**BRIEF**
Every line in the listing below from the one with "doc.recompute()" through the one with "imported = [obj" is to be reproduced exactly, both ends included; leave out the rest.

+===+

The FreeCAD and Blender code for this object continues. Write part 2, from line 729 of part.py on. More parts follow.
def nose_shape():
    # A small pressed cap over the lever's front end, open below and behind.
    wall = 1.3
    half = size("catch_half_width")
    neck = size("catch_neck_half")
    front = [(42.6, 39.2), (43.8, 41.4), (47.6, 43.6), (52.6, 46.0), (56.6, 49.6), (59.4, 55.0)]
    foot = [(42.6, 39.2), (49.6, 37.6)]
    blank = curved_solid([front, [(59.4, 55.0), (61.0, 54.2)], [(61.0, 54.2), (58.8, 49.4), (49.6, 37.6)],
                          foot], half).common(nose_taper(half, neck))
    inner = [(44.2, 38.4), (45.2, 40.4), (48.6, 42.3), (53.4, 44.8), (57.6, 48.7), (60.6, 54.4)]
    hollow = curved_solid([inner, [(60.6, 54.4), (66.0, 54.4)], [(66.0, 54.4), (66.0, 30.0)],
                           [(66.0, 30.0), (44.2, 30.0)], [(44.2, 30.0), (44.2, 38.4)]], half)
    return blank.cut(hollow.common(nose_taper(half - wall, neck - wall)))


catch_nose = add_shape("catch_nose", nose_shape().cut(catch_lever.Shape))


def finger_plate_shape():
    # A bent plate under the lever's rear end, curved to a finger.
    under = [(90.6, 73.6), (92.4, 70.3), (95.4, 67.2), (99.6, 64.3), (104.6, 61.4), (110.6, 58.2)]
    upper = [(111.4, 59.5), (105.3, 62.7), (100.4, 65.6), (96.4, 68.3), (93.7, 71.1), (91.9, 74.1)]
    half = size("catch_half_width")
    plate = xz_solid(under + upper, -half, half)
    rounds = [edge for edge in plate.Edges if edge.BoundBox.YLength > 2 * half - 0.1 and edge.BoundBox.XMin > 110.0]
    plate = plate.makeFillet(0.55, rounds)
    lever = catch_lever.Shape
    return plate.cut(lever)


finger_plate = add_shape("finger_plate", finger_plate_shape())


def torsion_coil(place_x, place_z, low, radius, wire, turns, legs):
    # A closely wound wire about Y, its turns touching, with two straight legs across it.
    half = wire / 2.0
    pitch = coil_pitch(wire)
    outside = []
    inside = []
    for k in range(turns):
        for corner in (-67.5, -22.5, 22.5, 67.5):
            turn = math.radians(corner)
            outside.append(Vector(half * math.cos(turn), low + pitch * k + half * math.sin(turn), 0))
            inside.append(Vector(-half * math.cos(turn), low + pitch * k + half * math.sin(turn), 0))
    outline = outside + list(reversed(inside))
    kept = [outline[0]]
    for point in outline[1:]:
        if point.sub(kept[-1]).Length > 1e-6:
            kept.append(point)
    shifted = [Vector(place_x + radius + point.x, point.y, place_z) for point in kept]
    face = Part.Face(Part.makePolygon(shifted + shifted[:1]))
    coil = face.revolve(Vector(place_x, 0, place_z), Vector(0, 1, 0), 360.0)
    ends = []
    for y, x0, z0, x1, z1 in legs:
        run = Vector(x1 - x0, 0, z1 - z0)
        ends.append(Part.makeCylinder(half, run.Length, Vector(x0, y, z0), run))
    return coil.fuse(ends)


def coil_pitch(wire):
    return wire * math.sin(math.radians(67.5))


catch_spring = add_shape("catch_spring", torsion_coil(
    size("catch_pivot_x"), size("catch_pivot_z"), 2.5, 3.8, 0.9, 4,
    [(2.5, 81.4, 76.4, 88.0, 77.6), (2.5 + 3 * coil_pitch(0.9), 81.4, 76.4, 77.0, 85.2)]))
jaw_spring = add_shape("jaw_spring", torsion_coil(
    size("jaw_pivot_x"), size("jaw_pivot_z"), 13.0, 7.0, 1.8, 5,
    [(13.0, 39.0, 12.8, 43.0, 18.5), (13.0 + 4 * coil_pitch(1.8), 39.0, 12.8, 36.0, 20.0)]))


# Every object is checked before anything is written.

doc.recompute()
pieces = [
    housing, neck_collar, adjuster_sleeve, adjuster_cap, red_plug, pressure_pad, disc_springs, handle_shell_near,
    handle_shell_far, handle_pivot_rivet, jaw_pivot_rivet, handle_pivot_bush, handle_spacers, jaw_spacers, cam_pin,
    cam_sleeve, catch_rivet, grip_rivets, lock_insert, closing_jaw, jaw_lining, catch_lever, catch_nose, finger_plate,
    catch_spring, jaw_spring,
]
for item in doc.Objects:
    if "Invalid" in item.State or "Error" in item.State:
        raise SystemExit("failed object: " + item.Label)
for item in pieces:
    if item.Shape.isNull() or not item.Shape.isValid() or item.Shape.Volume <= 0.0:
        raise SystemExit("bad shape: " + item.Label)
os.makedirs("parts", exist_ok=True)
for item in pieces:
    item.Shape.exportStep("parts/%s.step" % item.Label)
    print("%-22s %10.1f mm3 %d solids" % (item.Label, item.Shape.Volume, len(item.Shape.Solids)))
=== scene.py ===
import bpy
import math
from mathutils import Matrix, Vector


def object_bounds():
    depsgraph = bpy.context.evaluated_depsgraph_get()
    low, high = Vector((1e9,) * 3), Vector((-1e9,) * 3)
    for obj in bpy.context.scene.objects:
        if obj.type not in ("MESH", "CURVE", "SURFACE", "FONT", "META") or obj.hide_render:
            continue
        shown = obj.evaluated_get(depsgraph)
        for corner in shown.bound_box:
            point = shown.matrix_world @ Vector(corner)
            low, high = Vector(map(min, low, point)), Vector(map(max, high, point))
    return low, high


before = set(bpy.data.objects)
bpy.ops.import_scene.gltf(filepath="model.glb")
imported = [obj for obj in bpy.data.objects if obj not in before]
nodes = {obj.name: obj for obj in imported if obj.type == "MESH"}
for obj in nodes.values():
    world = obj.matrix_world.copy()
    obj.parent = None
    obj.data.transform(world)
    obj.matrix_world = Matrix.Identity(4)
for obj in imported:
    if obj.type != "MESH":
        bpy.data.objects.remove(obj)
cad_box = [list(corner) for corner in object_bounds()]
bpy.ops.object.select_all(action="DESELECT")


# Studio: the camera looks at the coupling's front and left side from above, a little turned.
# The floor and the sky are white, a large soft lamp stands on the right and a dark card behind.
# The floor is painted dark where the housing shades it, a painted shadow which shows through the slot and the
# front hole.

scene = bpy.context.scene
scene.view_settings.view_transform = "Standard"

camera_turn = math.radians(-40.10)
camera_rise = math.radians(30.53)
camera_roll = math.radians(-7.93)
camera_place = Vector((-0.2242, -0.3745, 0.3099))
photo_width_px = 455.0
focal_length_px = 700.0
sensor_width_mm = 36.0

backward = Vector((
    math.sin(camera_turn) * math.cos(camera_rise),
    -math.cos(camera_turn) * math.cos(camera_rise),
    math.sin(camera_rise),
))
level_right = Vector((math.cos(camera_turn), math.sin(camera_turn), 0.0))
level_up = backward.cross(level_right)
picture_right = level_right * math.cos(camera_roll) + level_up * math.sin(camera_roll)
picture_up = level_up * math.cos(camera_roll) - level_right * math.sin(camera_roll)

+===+

**WORKED ANSWER**
doc.recompute()
pieces = [
    housing, neck_collar, adjuster_sleeve, adjuster_cap, red_plug, pressure_pad, disc_springs, handle_shell_near,
    handle_shell_far, handle_pivot_rivet, jaw_pivot_rivet, handle_pivot_bush, handle_spacers, jaw_spacers, cam_pin,
    cam_sleeve, catch_rivet, grip_rivets, lock_insert, closing_jaw, jaw_lining, catch_lever, catch_nose, finger_plate,
    catch_spring, jaw_spring,
]
for item in doc.Objects:
    if "Invalid" in item.State or "Error" in item.State:
        raise SystemExit("failed object: " + item.Label)
for item in pieces:
    if item.Shape.isNull() or not item.Shape.isValid() or item.Shape.Volume <= 0.0:
        raise SystemExit("bad shape: " + item.Label)
os.makedirs("parts", exist_ok=True)
for item in pieces:
    item.Shape.exportStep("parts/%s.step" % item.Label)
    print("%-22s %10.1f mm3 %d solids" % (item.Label, item.Shape.Volume, len(item.Shape.Solids)))
=== scene.py ===
import bpy
import math
from mathutils import Matrix, Vector


def object_bounds():
    depsgraph = bpy.context.evaluated_depsgraph_get()
    low, high = Vector((1e9,) * 3), Vector((-1e9,) * 3)
    for obj in bpy.context.scene.objects:
        if obj.type not in ("MESH", "CURVE", "SURFACE", "FONT", "META") or obj.hide_render:
            continue
        shown = obj.evaluated_get(depsgraph)
        for corner in shown.bound_box:
            point = shown.matrix_world @ Vector(corner)
            low, high = Vector(map(min, low, point)), Vector(map(max, high, point))
    return low, high


before = set(bpy.data.objects)
bpy.ops.import_scene.gltf(filepath="model.glb")
imported = [obj for obj in bpy.data.objects if obj not in before]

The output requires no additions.